Down here in Texas, maybe throughout the South, when we encounter somebody who is totally committed to a cause, we say that he or she is either “bound to” do it or “Kent he’p it.” Either strapped to the cause like a saddle on a mule, or born to do it and unable to do anything else. In a sense, St. Paul was both, but when writing to Corinth, he tells his converts that he is obliged to the ministry. Remember that scene on the road to Damascus a few years earlier? There he was bound to find and arrest as many Christians as he could. He was bound by the Jewish high council in Jerusalem. But on that dusty road to Syria, he was blinded by the light of the Gospel, and before a week was out, he was preparing to carry that light to Jew and Gentile through the whole Roman world. Read the Acts of the Apostles this coming Lent. St. Paul was bound to Jesus Christ, and Him crucified, so that with Him all could be freed from death and bound to a life of resurrection in heaven.
Now let’s look at Paul’s two options, and consider how they might be relevant to each of us. He says one option is to spread the gospel of Christ willingly. Then he would get a reward, a recompense. If not willingly, then he would still have to spread the good news, but that’s because Christ has made him a steward of the gospel. One way or another, he is either bound to the task. And what is his reward for willing service? He tells the Corinthians: “That, when I preach, I offer the gospel free of charge, so as not to make full use of my right in the gospel.” So he builds up a kind of heavenly credit memo rather than expecting a financial incentive.

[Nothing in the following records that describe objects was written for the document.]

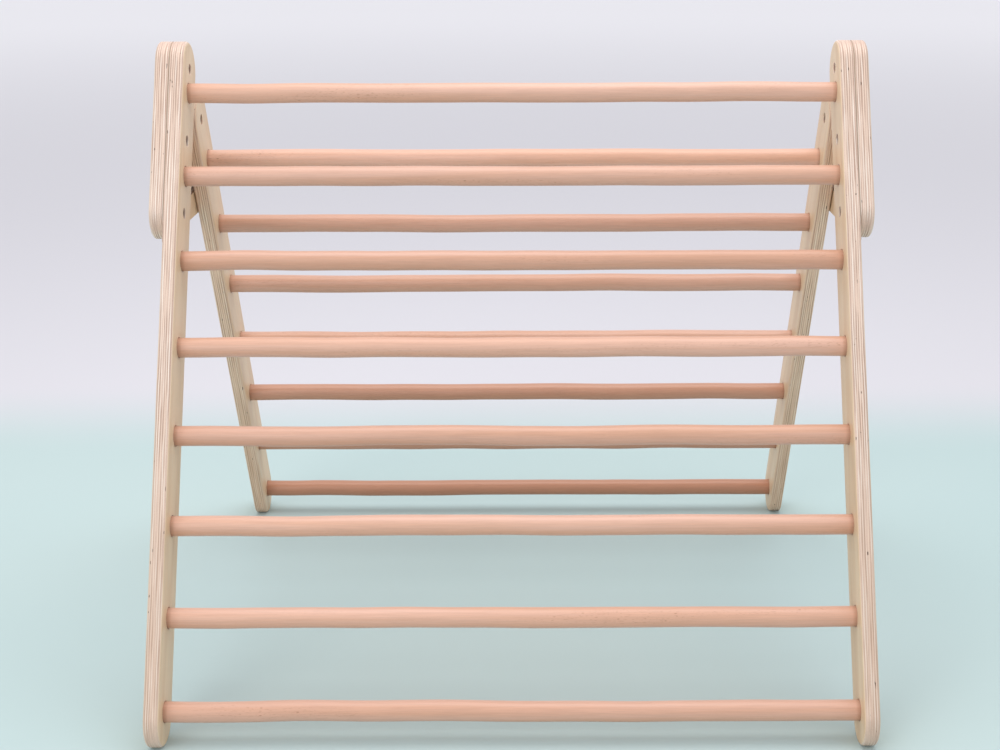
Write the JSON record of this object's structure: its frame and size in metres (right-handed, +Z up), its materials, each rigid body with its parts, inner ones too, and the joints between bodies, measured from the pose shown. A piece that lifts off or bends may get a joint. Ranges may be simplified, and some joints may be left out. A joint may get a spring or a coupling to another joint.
{
  "type": "folding climbing triangle",
  "caption": "Free-standing toddler climbing frame: two leaning ladders of round rungs in plywood rails, hinged near the top between side plates so that it folds flat.",
  "frame": {"origin": "on the floor, midway between the front and rear feet, on the plane of symmetry between the left and right sides", "axes": "+X along the rungs, towards the right side; +Y from the front ladder to the rear ladder; +Z up"},
  "size_m": [0.916, 0.7914, 0.7668],
  "materials": {
    "birch_plywood": "clear matt lacquer on birch plywood",
    "beech": "sanded, lightly oiled beech",
    "steel": "zinc-plated",
    "brass": "plain turned",
    "nylon": "natural nylon",
    "knob_plastic": "fine matt texture"
  },
  "bodies": {
    "front_ladder": {"front_rail_left": "birch_plywood", "side_plate_left": "birch_plywood", "front_rung_screws_left": "steel", "plate_screws_left": "steel", "pivot_screw_left": "steel", "plate_inserts_left": "brass", "pivot_washer_left": "nylon", "front_rail_right": "birch_plywood", "side_plate_right": "birch_plywood", "front_rung_screws_right": "steel", "plate_screws_right": "steel", "pivot_screw_right": "steel", "plate_inserts_right": "brass", "pivot_washer_right": "nylon", "front_rung_1": "beech", "front_rung_2": "beech", "front_rung_3": "beech", "front_rung_4": "beech", "front_rung_5": "beech", "front_rung_6": "beech", "front_rung_7": "beech", "front_rung_8": "beech"},
    "rear_ladder": {"rear_rail_left": "birch_plywood", "rear_rung_screws_left": "steel", "pivot_bush_left": "steel", "lock_bolt_left": "steel", "rear_rail_right": "birch_plywood", "rear_rung_screws_right": "steel", "pivot_bush_right": "steel", "lock_bolt_right": "steel", "rear_rung_1": "beech", "rear_rung_2": "beech", "rear_rung_3": "beech", "rear_rung_4": "beech", "rear_rung_5": "beech", "rear_rung_6": "beech", "rear_rung_7": "beech"},
    "left_knob": {"lock_knob_left": "knob_plastic", "knob_nut_left": "brass", "lock_washer_left": "steel"},
    "right_knob": {"lock_knob_right": "knob_plastic", "knob_nut_right": "brass", "lock_washer_right": "steel"}
  },
  "joints": [
    {"name": "fold", "type": "hinge", "parent": "front_ladder", "child": "rear_ladder", "pos_m": [0, 0.03928, 0.66541], "axis": [-1, 0, 0], "range_deg": [0, 54]},
    {"name": "left_knob_turn", "type": "hinge", "parent": "rear_ladder", "child": "left_knob", "pos_m": [-0.438, 0.0812, 0.58314], "axis": [-1, 0, 0], "range_deg": [0, 360]},
    {"name": "right_knob_turn", "type": "hinge", "parent": "rear_ladder", "child": "right_knob", "pos_m": [0.438, 0.0812, 0.58314], "axis": [1, 0, 0], "range_deg": [0, 360]}
  ]
}
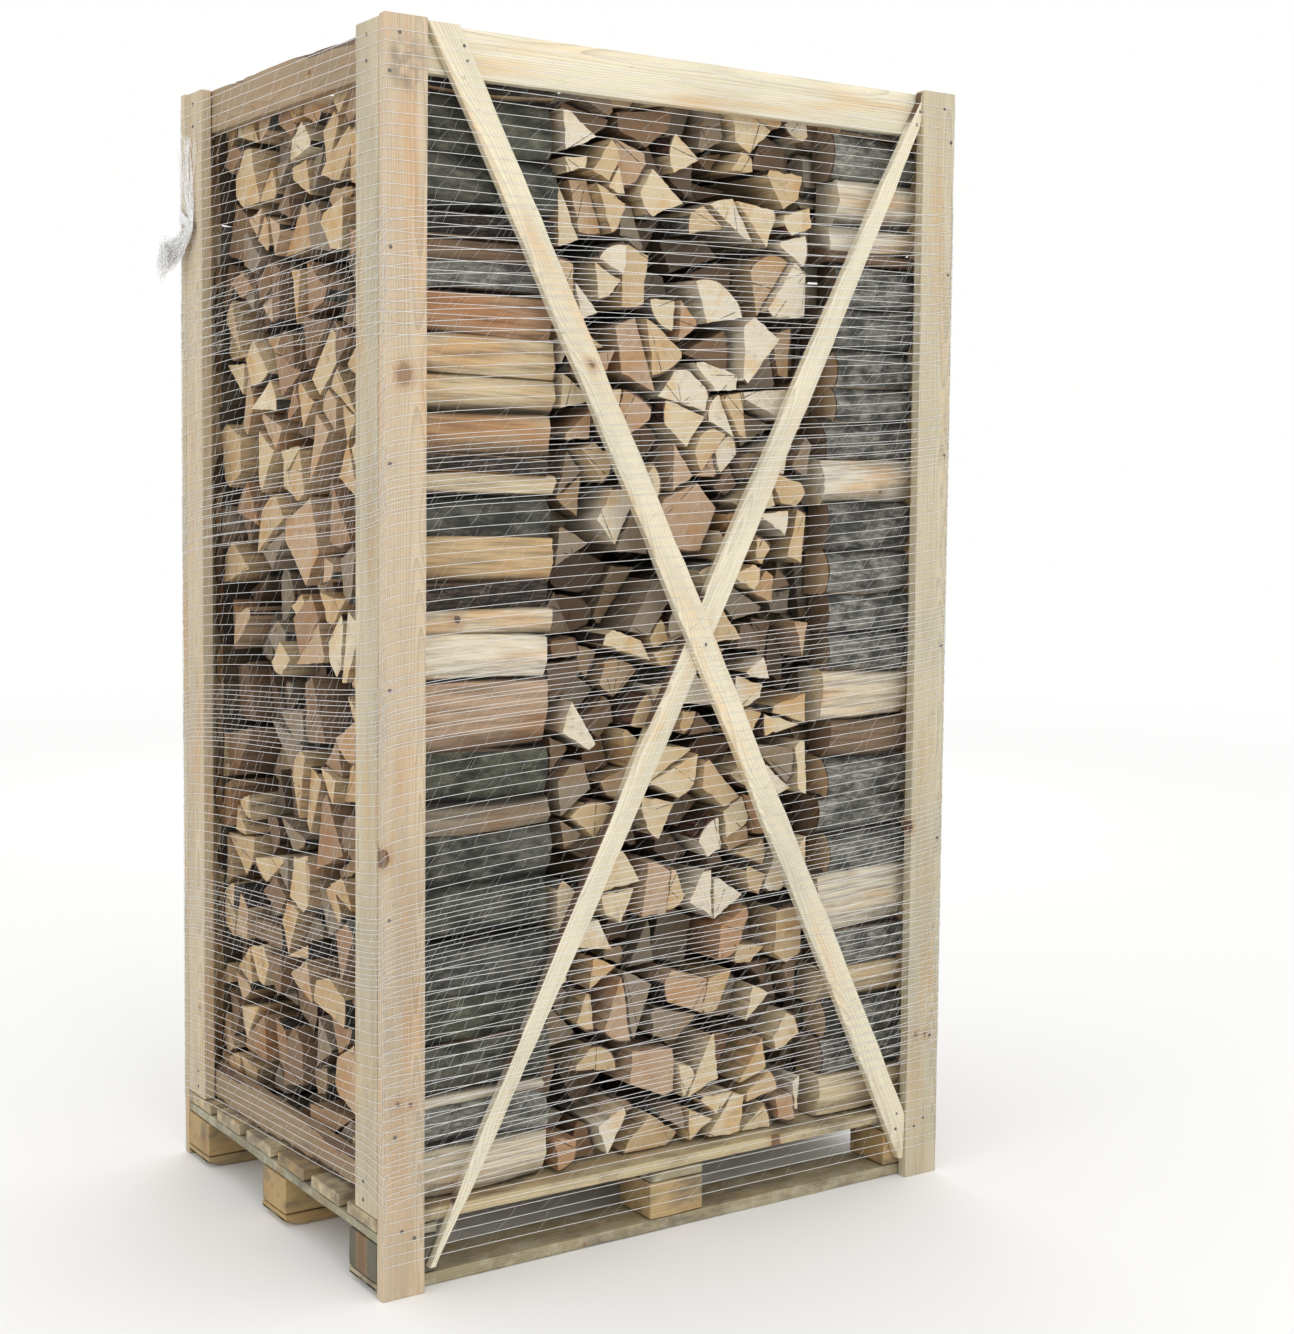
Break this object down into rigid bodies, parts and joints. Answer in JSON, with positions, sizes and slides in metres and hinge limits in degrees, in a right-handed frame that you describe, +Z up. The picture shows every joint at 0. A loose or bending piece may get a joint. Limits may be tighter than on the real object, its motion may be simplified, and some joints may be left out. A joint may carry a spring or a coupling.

When we look at St. Mark’s account of the early ministry of Jesus, we might feel like we fell into the eye of a category 5 hurricane. Jesus was blowing through Galilee in such a way as to attract attention. Curing diseases, preaching to the poor–or really anyone who would listen–driving out demons from the obsessed or possessed. Where, you ask, did Christ get all that energy for His three years of physical ministry in Galilee and Judea? Here’s the key line: “Rising very early before dawn, he left and went off to a deserted place, where he prayed.” Every time we see one of these whirlwind missionary events, we see Jesus praying. It was and is intimate contact with the Trinity–remember He was the Second Person thereof–that fueled Jesus in His humanity. And even if we are only human until we are glorified after death, we can participate in that experience every day. How do we know?
Think back on the conversion of St. Paul, which we celebrated on January 25. There was a Christian named Ananias in Damascus, and Paul was directed by the glorified Christ to seek him there. The Lord appeared to Ananias not long afterwards, and said: “Arise, and go to the street which is called Straight, and inquire in the house of Judas for one named Saul, a man of Tarsus: for behold, he prayeth” Paul was about to be baptized and helped to become the Apostle to the whole world, and he got ready for that in prayer.
In the coming season of Lent we will be invited–indeed bound–to more intense prayer, fasting and almsgiving. Let’s imitate Paul, and beyond that, Our Lord, and willingly give ourselves to our incredible God by doing so.